Becka sighed. “Fine. I’m just saying that you have the space to focus only on you. You’ve not had that for… maybe ever.”

I frowned, Becka had a point. I couldn’t remember the last time I’d just thought about what I wanted for myself. For the past few years I’d segued from school, to university, to a job in the industry I’d spent years telling myself I wanted to work in, to Korea and… Jihoon.

“See?” Becka said, with not a small amount of triumph. “I’m right, aren’t I?”

I blew out a breath. “You’re not wrong.”

Becka just blew me a kiss.

“I bloody said it,” Dad fumed. “Didn’t I bloody say it?”

Mum just hushed him as he settled onto the sofa beside her, handing her a cup of camomile tea.

We were all sat in the living room, watching the telly.

Earlier in the day, there had been an announcement on the radio that the British Prime Minister, Boris Johnson, was going to address the nation. Even though we all sort of knew what he was about to say, the words still sent a chill down my spine.

“From this evening, I must give the British people a very simple instruction – you must stay at home.”

Dad was quietly ranting, but as I sat there, watching the end-times be televised, all I could think was that this was the kind of thing I used to read about in young-adult dystopian novels.

Hopefully this didn’t mean a horde of zombies were about to come trundling down the street, because we were running decidedly short on coffee, and I didn’t think we owned a machete.

“You alright, love?” Mum’s voice broke me out of my colourful imaginings, and I looked over to her.

“Mm? Yeah, just daydreaming.”

“Hopefully something more cheerful than this,” she joked.

I refocused my attention on the screen, and we all watched in silence, listening to the Prime Minister try to reassure the nation.

My attention drifted away from the UK, all the way to Korea.

What would this mean for travel? When would I be able to fly again?

And then I felt selfish for even considering that, instead of my mum.

She out of everyone I knew would be most heavily impacted by this, even though we’d had some preparation from her medical team. We’d known this was a possibility.

“We knew this would happen, love,” Mum said, talking to my dad. She reached across and took my hand.
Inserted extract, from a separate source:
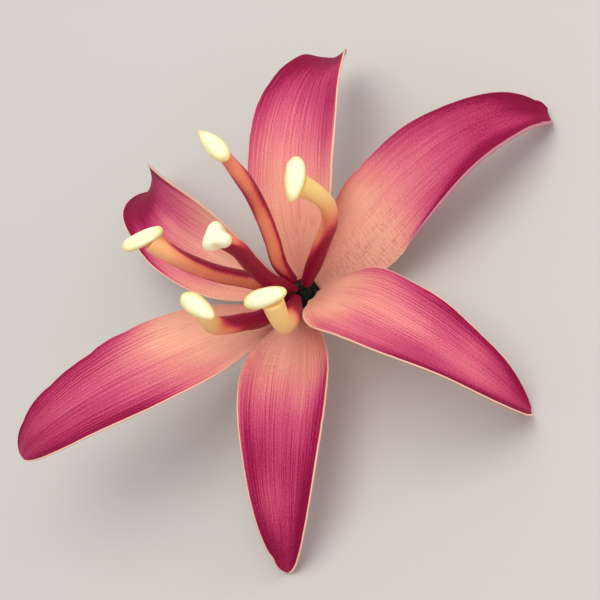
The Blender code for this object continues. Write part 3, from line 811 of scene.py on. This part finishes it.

The papers had been speculating about a national lockdown for weeks, and Mum’s oncology team had been adamant it would happen.

But despite all the warnings, hearing it was different. It felt like the plot to a book I hadn’t realised I was reading.

“We’ll be alright,” Mum said calmly.

I wanted her to be right, but wanting anything right now felt like asking for too much.